This 1802 Mexico mint 8 Reales is my most 'traveled' coin, I know for a fact the journeys it took, minted in Mexico, shipped from the Acapulco's port to the Philippines across the Pacific via the Manila galleon, traded in China evident from all the oriental chopmarks, and who knows where this coin has been in the meantime before traveling to Spain, where I bought this coin from a seller in Madrid(online), which then flew to me in Australia!
That is a pretty nice map you've created there, but I'm willing to bet that there will be someone who can beat that by tens of thousands or hundreds of thousands of miles. I wonder if @Skyman knows of any "Flown Coins" from one of the NASA projects?

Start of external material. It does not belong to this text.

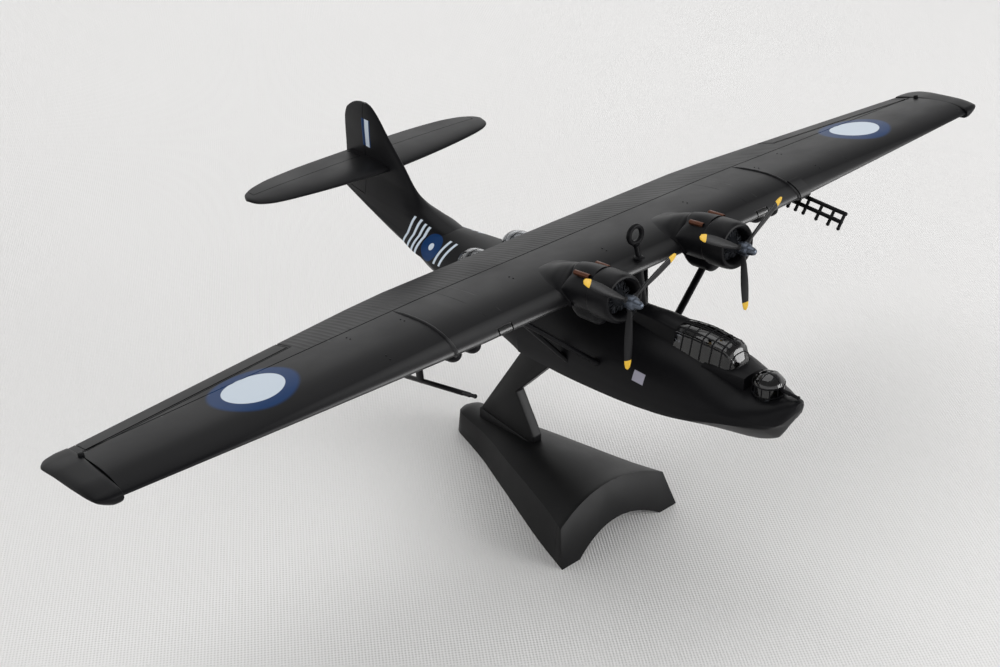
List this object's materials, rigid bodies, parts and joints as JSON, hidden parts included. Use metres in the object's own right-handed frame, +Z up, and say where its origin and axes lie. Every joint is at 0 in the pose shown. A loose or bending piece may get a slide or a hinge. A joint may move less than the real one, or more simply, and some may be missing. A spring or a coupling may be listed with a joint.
{
  "type": "display model of a twin-engined flying boat",
  "caption": "Scale display model of a twin-engined parasol-wing patrol flying boat with turning propellers, fixed on a cranked arm and an arched desk stand.",
  "frame": {"origin": "bottom centre of the bounding box, on the surface the stand rests on", "axes": "+X towards the port wing tip, -Y towards the bow, +Z up"},
  "size_m": [0.2114, 0.129, 0.0739],
  "materials": {
    "black_enamel": "satin black enamel",
    "stand_plastic": "satin black moulded plastic",
    "propeller_black": "black moulded plastic with yellow tips",
    "clear_plastic": "clear moulded plastic with black frames",
    "copper_paint": "copper paint",
    "engine_grey": "dark grey moulded plastic"
  },
  "bodies": {
    "airframe": {"aileron_port": "black_enamel", "aileron_starboard": "black_enamel", "blister_port": "clear_plastic", "blister_starboard": "clear_plastic", "bomb_port_1": "black_enamel", "bomb_port_2": "black_enamel", "bomb_starboard_1": "black_enamel", "bomb_starboard_2": "black_enamel", "bow_gun": "engine_grey", "bow_turret": "clear_plastic", "canopy": "clear_plastic", "elevator_port": "black_enamel", "elevator_starboard": "black_enamel", "engine_port": "engine_grey", "engine_starboard": "engine_grey", "exhaust_port_inner": "copper_paint", "exhaust_port_outer": "copper_paint", "exhaust_starboard_inner": "copper_paint", "exhaust_starboard_outer": "copper_paint", "fin": "black_enamel", "hull": "black_enamel", "ladder_aerial_port": "black_enamel", "ladder_aerial_starboard": "black_enamel", "landing_lamp_port": "clear_plastic", "landing_lamp_starboard": "clear_plastic", "loop_aerial": "black_enamel", "nacelle_port": "black_enamel", "nacelle_starboard": "black_enamel", "pylon": "black_enamel", "rudder": "black_enamel", "stand_arm": "stand_plastic", "stand_base": "stand_plastic", "strut_port_front": "black_enamel", "strut_port_rear": "black_enamel", "strut_starboard_front": "black_enamel", "strut_starboard_rear": "black_enamel", "tailplane": "black_enamel", "tip_float_port": "black_enamel", "tip_float_starboard": "black_enamel", "wing_centre": "black_enamel", "wing_outer_port": "black_enamel", "wing_outer_starboard": "black_enamel"},
    "propeller_starboard": {"propeller_starboard": "propeller_black"},
    "propeller_port": {"propeller_port": "propeller_black"}
  },
  "joints": [
    {"name": "propeller_starboard_spin", "type": "hinge", "parent": "airframe", "child": "propeller_starboard", "pos_m": [-0.01384, -0.03796, 0.06639], "axis": [0, -0.9885, 0.1513], "continuous": true},
    {"name": "propeller_port_spin", "type": "hinge", "parent": "airframe", "child": "propeller_port", "pos_m": [0.01384, -0.03796, 0.06639], "axis": [0, -0.9885, 0.1513], "continuous": true}
  ]
}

I'm just wondering how much this 1909 vdb penny sitting on Mars, covered in Martian dust will worth if it ever was brought back to Earth!
This was a pocket piece of my Wife's Grandfather and then her Father. They were both merchant seamen travelling the worlds seas and oceans with this on their person for a combined total of about 50 years. What the total number of miles travelled between them was, I have no idea but would be in the hundreds of thousands
I have a flown philatelic cover from the last Challenger mission BEFORE it blew up. At the time (pre-order sales), the Post Office charged $14.99. It's worth a lot more now. It came in a folder, this is the inside showing the cover that was actually flown (it is serialized on the back). I still have the original envelope it was mailed in, too.
@JayAg47 Fun piece and detective story! @cpm9ball @Randy Abercrombie To the best of my knowledge the most traveled coin would actually be a twofer. Two Washington 50 State quarters; one of Florida to represent Kennedy Space Center, where the spacecraft was launched, and one of Maryland to represent Goddard Space Flight Center, which controlled (is controlling) the spacecraft during it's flight. The two coins were used as weights to help balance the spacecraft. Oh, and the spacecraft you ask, what is it, and where might it be? It is the probe New Horizons, which imaged Pluto in July 2015. It is currently roughly 4.7 BILLION miles from Earth, and will continue traveling until it hits something or is sucked into some gravity well, or potentially will continue onward and outward for eternity. My most traveled coin flew on Gemini 4, traveling just over 1,600,000 miles in just over 4 days.
I'm guessing McDivitt didn't ask for a grade. After all the coin is common date, and believe me, you're not paying for the grade. Here are close up images of the coin.
Wow! That's awesome! Sy, I vaguely recall a story about some unauthorized food that made its way on a NASA mission. Has there ever been some unauthorized coins that were stowed aboard a flight?
Yeah, a corned beef sandwich aboard Gemini 3. Unauthorized coins have most likely been stowed aboard all sorts of spacecraft. They got put into the spacecraft by the workers who worked on the spacecraft. One would assume they got taken out when the craft was "safed" after the landing, e.g. any remaining liquids taken out, systems shut down etc. etc. Liberty Bell 7 (which sank after splashdown) was recovered from the ocean bottom 35ish years after it sank. When it was opened up for restoration it was found to have a bunch of Mercury and Roosevelt dimes in it (maybe 40ish?). These were NOT Grissom's dimes, so clearly they were unauthorized.